- Given data -
START

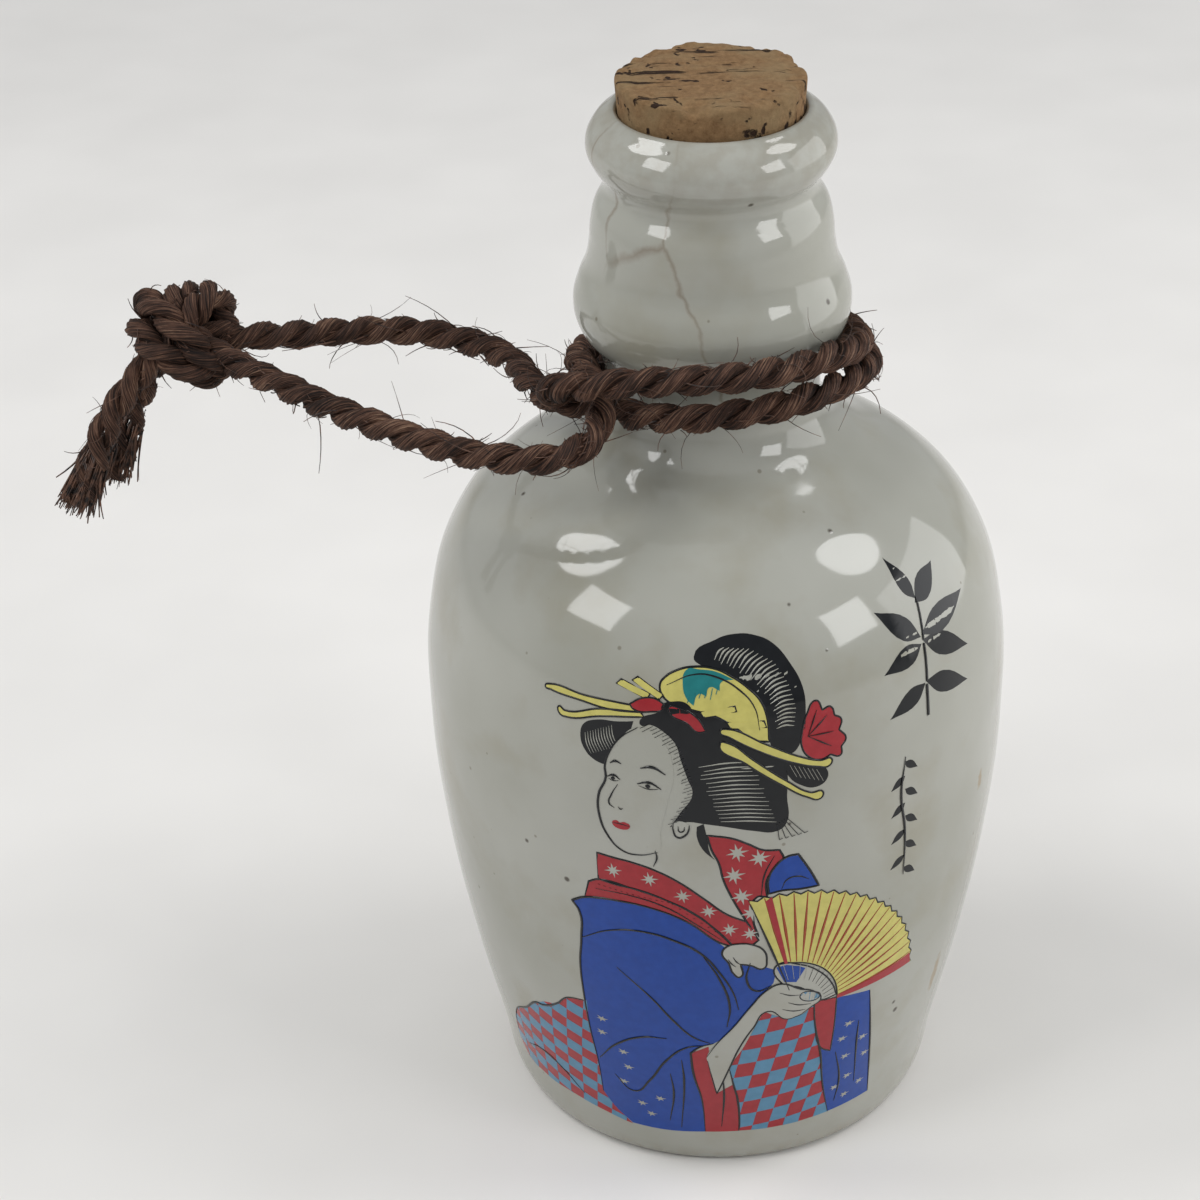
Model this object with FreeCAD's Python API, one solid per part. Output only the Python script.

END
START

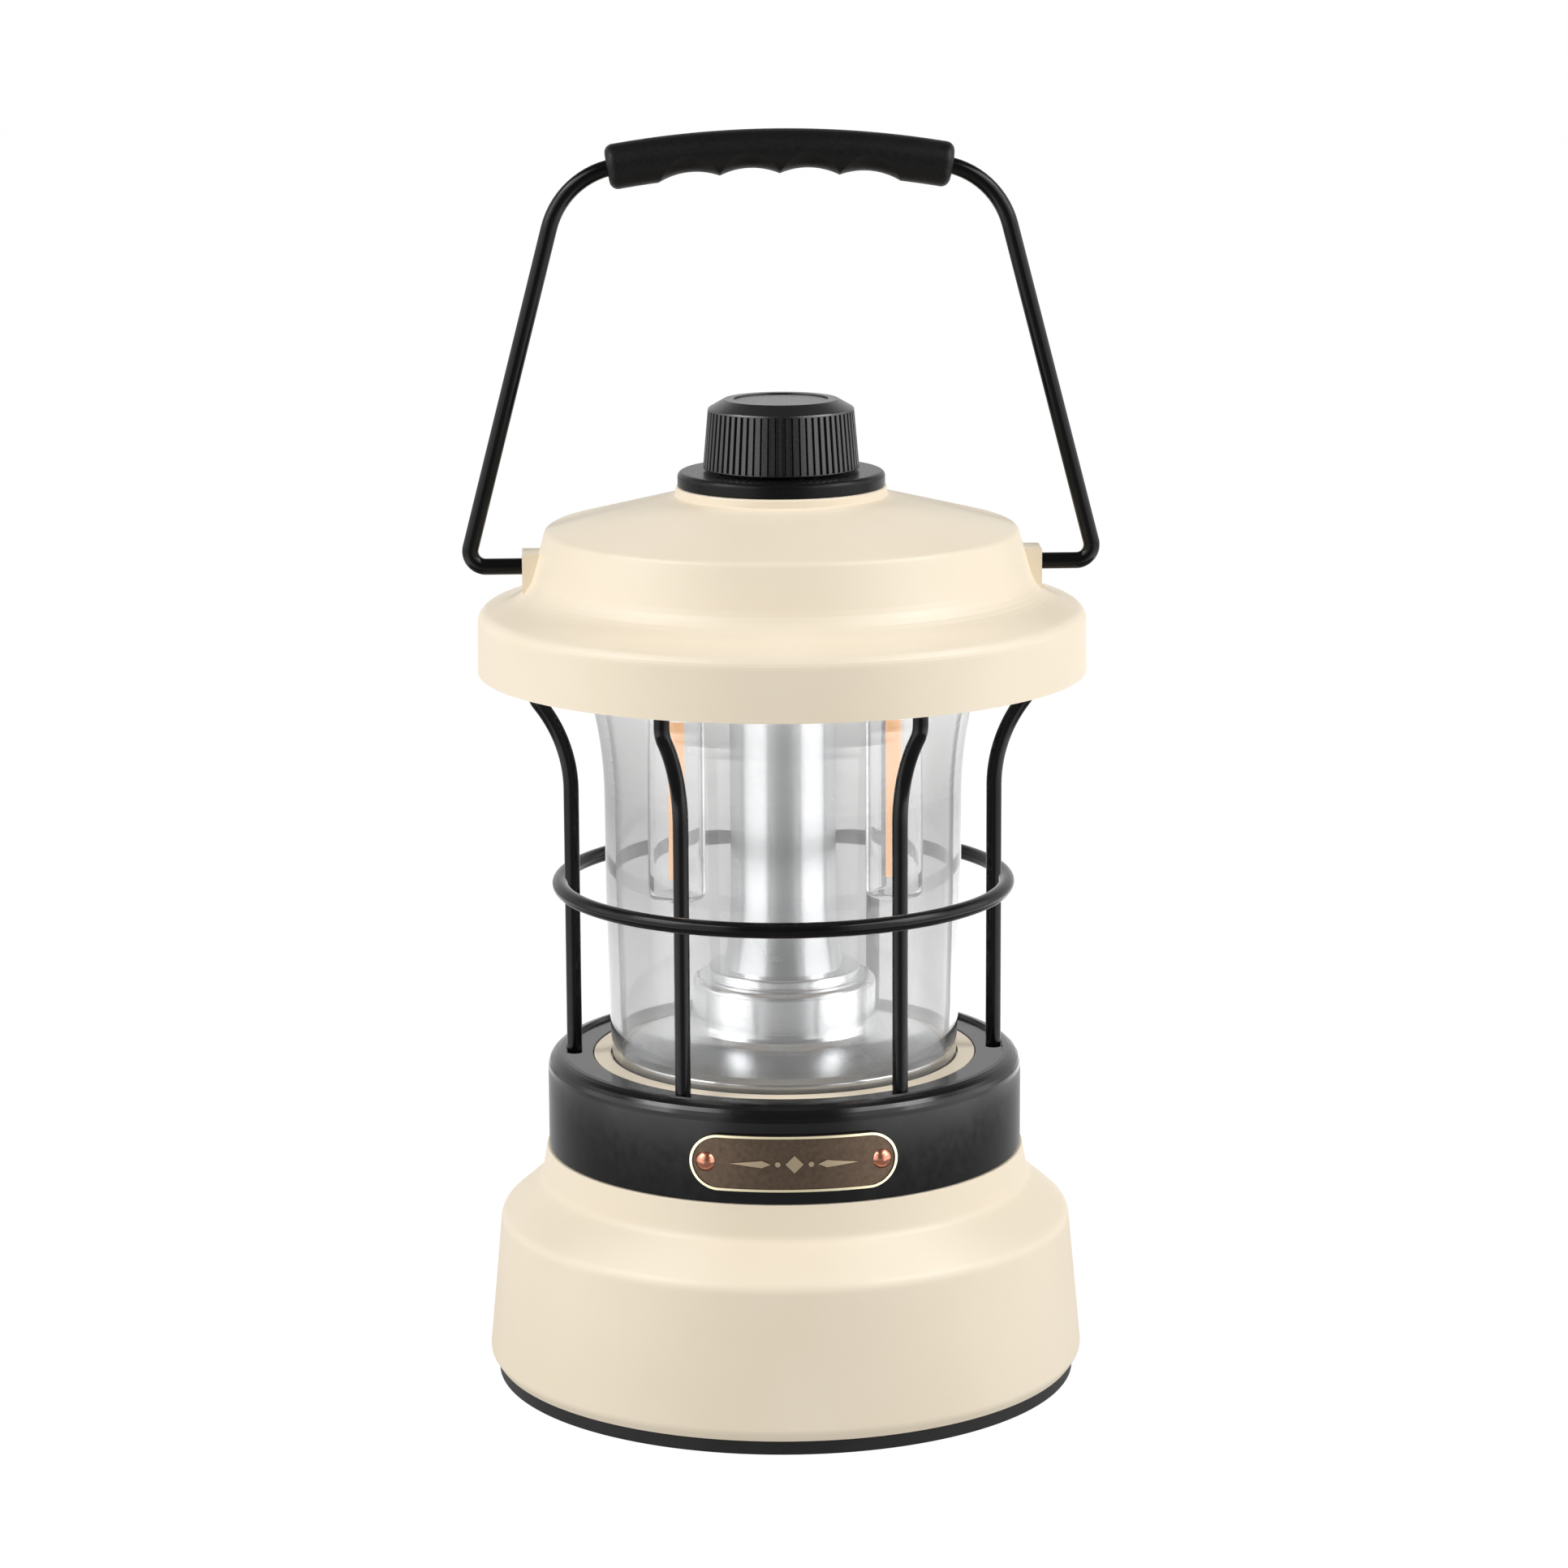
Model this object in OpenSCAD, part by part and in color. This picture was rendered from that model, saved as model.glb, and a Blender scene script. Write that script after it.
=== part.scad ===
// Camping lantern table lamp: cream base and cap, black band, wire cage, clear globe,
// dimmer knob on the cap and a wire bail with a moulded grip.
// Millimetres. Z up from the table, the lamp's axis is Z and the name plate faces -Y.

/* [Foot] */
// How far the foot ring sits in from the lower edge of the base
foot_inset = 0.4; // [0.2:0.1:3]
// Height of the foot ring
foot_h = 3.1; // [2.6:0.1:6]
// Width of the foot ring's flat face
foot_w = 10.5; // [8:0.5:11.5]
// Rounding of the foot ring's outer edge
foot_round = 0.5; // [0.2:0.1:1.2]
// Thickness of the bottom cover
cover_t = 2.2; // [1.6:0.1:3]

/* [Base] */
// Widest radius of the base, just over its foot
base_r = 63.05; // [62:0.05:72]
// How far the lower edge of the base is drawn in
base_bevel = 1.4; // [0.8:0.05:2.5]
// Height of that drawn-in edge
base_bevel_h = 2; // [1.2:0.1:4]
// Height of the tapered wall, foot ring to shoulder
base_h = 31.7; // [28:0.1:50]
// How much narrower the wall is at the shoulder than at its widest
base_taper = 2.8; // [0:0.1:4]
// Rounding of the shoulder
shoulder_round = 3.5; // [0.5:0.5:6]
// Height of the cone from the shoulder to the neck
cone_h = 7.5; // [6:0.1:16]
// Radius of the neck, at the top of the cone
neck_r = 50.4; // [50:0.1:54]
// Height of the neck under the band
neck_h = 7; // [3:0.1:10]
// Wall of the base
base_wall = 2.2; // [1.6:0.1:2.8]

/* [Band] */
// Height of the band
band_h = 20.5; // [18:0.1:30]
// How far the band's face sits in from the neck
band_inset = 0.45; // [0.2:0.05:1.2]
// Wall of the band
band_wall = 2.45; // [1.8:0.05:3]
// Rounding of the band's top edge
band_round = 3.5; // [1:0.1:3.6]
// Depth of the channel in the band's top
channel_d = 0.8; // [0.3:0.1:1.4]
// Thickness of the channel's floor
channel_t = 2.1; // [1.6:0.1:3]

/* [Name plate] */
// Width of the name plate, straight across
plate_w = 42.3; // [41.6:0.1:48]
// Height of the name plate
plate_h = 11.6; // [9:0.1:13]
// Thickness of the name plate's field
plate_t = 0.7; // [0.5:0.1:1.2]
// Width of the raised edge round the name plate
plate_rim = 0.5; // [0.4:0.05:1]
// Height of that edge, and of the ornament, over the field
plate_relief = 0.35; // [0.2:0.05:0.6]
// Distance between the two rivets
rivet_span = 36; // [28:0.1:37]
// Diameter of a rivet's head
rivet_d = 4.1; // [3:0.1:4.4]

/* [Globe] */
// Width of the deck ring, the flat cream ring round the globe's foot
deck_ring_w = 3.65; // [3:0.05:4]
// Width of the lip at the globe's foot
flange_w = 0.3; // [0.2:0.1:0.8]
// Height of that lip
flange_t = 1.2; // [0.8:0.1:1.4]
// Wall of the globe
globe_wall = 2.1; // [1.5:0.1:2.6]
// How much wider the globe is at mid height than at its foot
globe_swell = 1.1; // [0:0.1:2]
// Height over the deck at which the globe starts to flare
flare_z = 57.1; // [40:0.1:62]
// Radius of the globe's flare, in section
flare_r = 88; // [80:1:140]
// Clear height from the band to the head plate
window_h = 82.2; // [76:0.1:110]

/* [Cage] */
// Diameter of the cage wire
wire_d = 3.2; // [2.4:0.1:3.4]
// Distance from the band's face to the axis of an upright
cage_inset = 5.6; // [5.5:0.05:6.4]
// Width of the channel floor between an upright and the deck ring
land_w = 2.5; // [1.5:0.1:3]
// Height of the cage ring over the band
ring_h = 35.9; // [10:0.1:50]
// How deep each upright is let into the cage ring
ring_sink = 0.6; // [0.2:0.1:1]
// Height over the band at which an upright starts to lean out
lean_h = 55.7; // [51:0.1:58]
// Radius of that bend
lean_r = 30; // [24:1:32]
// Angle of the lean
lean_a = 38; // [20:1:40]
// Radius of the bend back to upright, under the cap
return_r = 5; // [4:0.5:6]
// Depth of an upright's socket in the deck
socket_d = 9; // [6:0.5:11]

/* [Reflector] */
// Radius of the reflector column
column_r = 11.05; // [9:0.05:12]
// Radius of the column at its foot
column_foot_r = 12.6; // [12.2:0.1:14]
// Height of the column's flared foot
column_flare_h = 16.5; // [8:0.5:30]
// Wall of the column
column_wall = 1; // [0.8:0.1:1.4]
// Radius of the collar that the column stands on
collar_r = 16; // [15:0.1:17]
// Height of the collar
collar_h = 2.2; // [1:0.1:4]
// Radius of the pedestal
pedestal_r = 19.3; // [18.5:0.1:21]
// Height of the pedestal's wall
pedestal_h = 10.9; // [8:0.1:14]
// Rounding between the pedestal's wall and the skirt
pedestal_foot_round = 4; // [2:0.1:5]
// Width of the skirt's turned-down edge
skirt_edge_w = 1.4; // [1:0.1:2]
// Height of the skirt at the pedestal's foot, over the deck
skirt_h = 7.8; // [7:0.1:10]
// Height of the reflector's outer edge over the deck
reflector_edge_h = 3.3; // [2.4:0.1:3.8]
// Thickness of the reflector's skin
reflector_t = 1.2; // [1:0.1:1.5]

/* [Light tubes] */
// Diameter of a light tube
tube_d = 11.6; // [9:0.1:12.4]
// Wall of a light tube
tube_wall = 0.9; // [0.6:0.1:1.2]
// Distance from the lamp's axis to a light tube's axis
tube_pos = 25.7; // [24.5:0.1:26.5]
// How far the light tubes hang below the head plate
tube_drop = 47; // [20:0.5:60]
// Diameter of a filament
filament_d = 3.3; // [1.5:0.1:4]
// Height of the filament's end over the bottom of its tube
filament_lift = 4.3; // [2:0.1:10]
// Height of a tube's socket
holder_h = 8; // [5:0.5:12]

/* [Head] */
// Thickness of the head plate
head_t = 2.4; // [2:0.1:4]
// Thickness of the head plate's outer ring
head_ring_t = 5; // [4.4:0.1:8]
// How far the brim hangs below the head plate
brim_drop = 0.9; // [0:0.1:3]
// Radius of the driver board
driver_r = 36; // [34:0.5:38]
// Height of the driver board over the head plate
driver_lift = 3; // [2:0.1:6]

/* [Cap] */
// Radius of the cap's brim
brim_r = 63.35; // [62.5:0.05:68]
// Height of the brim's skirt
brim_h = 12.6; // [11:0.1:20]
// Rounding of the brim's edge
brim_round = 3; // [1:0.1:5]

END

- Problem to work on -
Copy out precisely the lines that begin at the line containing "Model this object in" and end at the line containing "cover_t = 2.2; // [1.6:0.1:3]", including both; write nothing else.

- Correct answer -
Model this object in OpenSCAD, part by part and in color. This picture was rendered from that model, saved as model.glb, and a Blender scene script. Write that script after it.
=== part.scad ===
// Camping lantern table lamp: cream base and cap, black band, wire cage, clear globe,
// dimmer knob on the cap and a wire bail with a moulded grip.
// Millimetres. Z up from the table, the lamp's axis is Z and the name plate faces -Y.

/* [Foot] */
// How far the foot ring sits in from the lower edge of the base
foot_inset = 0.4; // [0.2:0.1:3]
// Height of the foot ring
foot_h = 3.1; // [2.6:0.1:6]
// Width of the foot ring's flat face
foot_w = 10.5; // [8:0.5:11.5]
// Rounding of the foot ring's outer edge
foot_round = 0.5; // [0.2:0.1:1.2]
// Thickness of the bottom cover
cover_t = 2.2; // [1.6:0.1:3]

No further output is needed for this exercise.